EXERCISE TASK ▸
Each line from the start of the data below through the one containing "const PIN_HOLE_R = 3.6;" must be reproduced exactly.
(begin)
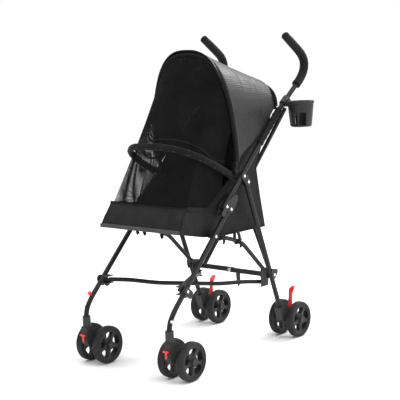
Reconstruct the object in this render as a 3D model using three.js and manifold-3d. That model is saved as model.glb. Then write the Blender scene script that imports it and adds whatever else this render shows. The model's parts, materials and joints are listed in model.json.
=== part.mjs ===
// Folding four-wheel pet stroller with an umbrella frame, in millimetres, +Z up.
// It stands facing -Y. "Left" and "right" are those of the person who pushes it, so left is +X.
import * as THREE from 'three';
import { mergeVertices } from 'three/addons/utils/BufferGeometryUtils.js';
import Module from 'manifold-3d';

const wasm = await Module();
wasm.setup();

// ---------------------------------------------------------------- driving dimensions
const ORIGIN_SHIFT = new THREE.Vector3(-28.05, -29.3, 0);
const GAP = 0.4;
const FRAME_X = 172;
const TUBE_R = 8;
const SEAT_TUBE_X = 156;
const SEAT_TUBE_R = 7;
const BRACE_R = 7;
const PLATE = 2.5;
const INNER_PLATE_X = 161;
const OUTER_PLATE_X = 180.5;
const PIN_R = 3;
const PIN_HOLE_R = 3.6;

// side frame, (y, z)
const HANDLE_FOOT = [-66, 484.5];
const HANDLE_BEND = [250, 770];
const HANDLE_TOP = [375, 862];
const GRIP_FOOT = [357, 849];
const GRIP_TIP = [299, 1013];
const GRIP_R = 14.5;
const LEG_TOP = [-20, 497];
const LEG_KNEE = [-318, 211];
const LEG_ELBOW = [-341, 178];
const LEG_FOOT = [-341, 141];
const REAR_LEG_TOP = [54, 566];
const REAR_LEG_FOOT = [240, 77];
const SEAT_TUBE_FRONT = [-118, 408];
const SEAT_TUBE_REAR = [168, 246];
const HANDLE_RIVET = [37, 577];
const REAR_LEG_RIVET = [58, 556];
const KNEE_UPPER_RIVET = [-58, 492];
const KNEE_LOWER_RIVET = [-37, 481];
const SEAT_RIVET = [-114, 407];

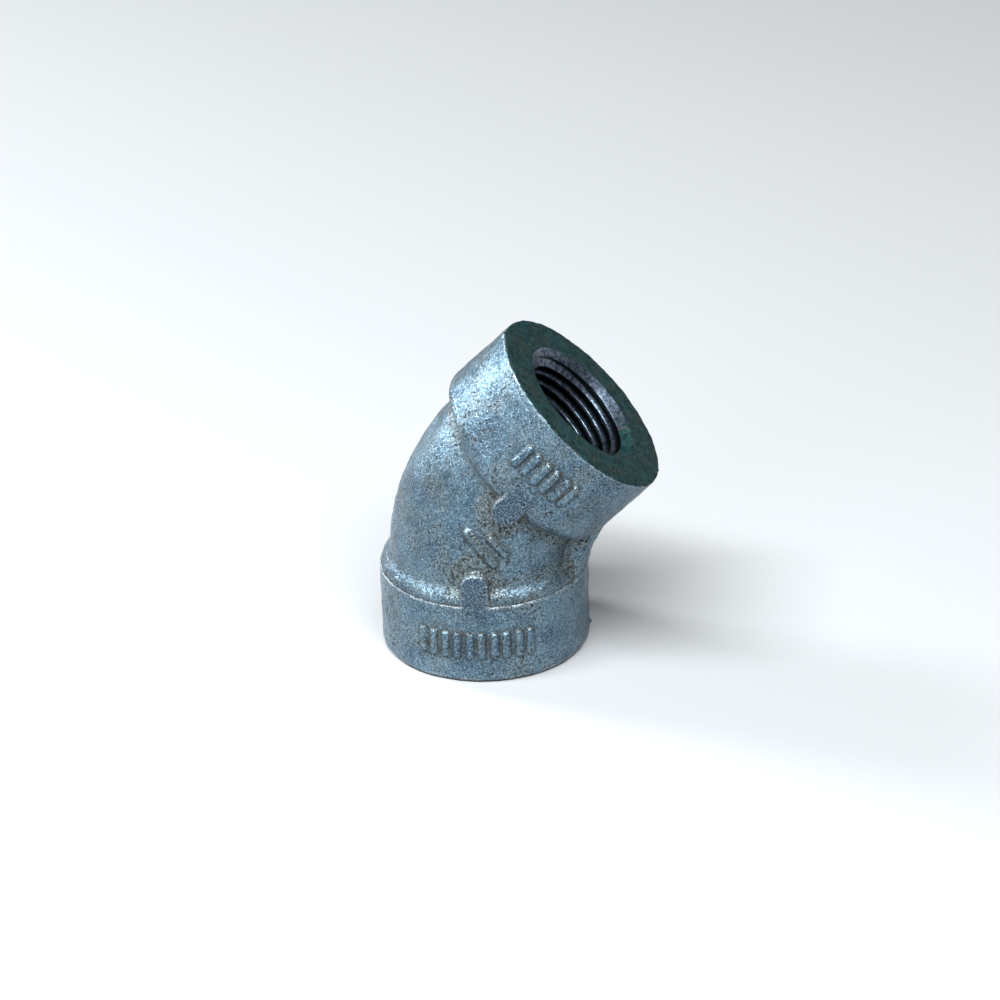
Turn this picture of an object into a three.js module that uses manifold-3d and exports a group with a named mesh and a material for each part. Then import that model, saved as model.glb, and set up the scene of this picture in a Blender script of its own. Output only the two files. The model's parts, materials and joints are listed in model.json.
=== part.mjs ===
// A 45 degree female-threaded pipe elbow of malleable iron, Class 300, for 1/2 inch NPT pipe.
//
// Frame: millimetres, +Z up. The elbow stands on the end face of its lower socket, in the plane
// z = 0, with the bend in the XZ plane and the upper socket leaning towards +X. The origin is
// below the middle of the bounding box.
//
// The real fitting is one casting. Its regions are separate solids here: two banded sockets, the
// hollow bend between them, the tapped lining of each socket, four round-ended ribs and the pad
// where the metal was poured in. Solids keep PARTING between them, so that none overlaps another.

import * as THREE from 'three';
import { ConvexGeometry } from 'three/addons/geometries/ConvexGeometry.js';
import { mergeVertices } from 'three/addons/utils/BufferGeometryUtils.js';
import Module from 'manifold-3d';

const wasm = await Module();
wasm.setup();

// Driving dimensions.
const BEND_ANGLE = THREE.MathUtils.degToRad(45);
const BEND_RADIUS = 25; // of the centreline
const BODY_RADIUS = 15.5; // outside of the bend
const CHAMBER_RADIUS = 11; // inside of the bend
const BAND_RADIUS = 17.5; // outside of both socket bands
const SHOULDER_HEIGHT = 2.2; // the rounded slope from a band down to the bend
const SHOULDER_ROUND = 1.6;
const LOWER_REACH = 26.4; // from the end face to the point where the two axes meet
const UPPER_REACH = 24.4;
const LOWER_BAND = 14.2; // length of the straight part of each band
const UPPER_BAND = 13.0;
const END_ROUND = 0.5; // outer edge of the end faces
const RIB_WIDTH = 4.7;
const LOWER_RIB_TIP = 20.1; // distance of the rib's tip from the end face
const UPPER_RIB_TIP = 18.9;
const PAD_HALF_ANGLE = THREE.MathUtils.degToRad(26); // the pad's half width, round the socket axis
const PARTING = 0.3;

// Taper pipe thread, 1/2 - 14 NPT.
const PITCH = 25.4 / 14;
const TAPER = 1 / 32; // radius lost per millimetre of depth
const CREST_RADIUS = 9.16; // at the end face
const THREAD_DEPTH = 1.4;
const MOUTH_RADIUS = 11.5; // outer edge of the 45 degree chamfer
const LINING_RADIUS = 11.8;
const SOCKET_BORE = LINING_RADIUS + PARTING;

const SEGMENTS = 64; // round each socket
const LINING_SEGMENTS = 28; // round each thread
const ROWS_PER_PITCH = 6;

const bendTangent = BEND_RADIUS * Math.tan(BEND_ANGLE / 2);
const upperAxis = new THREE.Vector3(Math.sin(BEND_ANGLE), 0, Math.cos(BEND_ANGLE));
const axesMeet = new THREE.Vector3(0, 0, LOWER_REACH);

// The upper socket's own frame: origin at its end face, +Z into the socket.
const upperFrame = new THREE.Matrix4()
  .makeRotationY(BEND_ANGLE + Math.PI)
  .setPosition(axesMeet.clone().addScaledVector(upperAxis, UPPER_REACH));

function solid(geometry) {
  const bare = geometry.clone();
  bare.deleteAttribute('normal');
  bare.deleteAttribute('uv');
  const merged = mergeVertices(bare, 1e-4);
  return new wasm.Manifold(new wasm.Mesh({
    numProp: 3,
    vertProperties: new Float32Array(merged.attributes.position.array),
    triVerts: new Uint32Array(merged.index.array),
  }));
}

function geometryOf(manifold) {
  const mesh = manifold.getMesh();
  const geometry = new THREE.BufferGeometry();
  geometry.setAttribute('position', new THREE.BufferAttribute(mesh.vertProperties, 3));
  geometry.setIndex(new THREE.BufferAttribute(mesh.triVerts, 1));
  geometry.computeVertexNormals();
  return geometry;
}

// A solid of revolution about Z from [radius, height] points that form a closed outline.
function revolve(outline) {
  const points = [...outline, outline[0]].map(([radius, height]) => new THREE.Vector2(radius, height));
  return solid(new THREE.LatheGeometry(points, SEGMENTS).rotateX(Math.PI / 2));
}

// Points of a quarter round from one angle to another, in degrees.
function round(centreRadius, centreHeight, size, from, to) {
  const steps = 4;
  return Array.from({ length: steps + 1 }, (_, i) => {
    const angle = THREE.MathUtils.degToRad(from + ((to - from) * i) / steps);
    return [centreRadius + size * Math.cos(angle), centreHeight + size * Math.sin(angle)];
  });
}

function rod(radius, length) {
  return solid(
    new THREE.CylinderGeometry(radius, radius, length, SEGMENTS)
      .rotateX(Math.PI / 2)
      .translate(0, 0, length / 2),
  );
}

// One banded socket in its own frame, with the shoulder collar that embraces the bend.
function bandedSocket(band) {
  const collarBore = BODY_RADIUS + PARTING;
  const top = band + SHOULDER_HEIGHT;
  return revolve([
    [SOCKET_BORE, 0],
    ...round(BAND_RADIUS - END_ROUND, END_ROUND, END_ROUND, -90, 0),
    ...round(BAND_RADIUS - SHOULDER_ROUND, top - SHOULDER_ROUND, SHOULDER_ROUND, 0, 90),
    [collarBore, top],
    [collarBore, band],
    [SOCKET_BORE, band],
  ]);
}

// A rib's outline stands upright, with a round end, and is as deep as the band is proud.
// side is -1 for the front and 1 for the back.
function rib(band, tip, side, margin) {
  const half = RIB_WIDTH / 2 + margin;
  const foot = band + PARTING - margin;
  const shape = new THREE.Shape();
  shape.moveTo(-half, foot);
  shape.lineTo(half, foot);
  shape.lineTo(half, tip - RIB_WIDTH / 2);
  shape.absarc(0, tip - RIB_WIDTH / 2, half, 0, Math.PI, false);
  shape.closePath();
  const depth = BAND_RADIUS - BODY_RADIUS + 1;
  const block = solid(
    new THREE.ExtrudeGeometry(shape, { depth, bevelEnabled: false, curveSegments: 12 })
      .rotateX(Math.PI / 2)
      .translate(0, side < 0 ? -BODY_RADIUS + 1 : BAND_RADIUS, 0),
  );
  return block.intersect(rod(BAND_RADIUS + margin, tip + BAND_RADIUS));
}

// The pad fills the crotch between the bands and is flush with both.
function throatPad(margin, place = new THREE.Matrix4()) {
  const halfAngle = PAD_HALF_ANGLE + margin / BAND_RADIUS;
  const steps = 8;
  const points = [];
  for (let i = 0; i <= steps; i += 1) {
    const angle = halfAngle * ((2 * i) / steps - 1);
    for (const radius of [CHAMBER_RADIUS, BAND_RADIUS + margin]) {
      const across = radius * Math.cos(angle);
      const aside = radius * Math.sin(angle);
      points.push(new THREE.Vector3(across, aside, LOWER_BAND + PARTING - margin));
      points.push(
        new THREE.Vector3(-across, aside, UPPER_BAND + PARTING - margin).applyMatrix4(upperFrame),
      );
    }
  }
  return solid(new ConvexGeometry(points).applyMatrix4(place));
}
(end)
EXPECTED ANSWER ▸
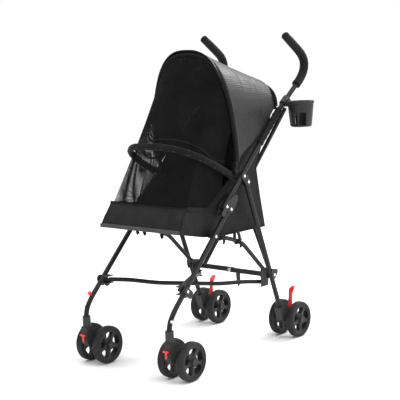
Reconstruct the object in this render as a 3D model using three.js and manifold-3d. That model is saved as model.glb. Then write the Blender scene script that imports it and adds whatever else this render shows. The model's parts, materials and joints are listed in model.json.
=== part.mjs ===
// Folding four-wheel pet stroller with an umbrella frame, in millimetres, +Z up.
// It stands facing -Y. "Left" and "right" are those of the person who pushes it, so left is +X.
import * as THREE from 'three';
import { mergeVertices } from 'three/addons/utils/BufferGeometryUtils.js';
import Module from 'manifold-3d';

const wasm = await Module();
wasm.setup();

// ---------------------------------------------------------------- driving dimensions
const ORIGIN_SHIFT = new THREE.Vector3(-28.05, -29.3, 0);
const GAP = 0.4;
const FRAME_X = 172;
const TUBE_R = 8;
const SEAT_TUBE_X = 156;
const SEAT_TUBE_R = 7;
const BRACE_R = 7;
const PLATE = 2.5;
const INNER_PLATE_X = 161;
const OUTER_PLATE_X = 180.5;
const PIN_R = 3;
const PIN_HOLE_R = 3.6;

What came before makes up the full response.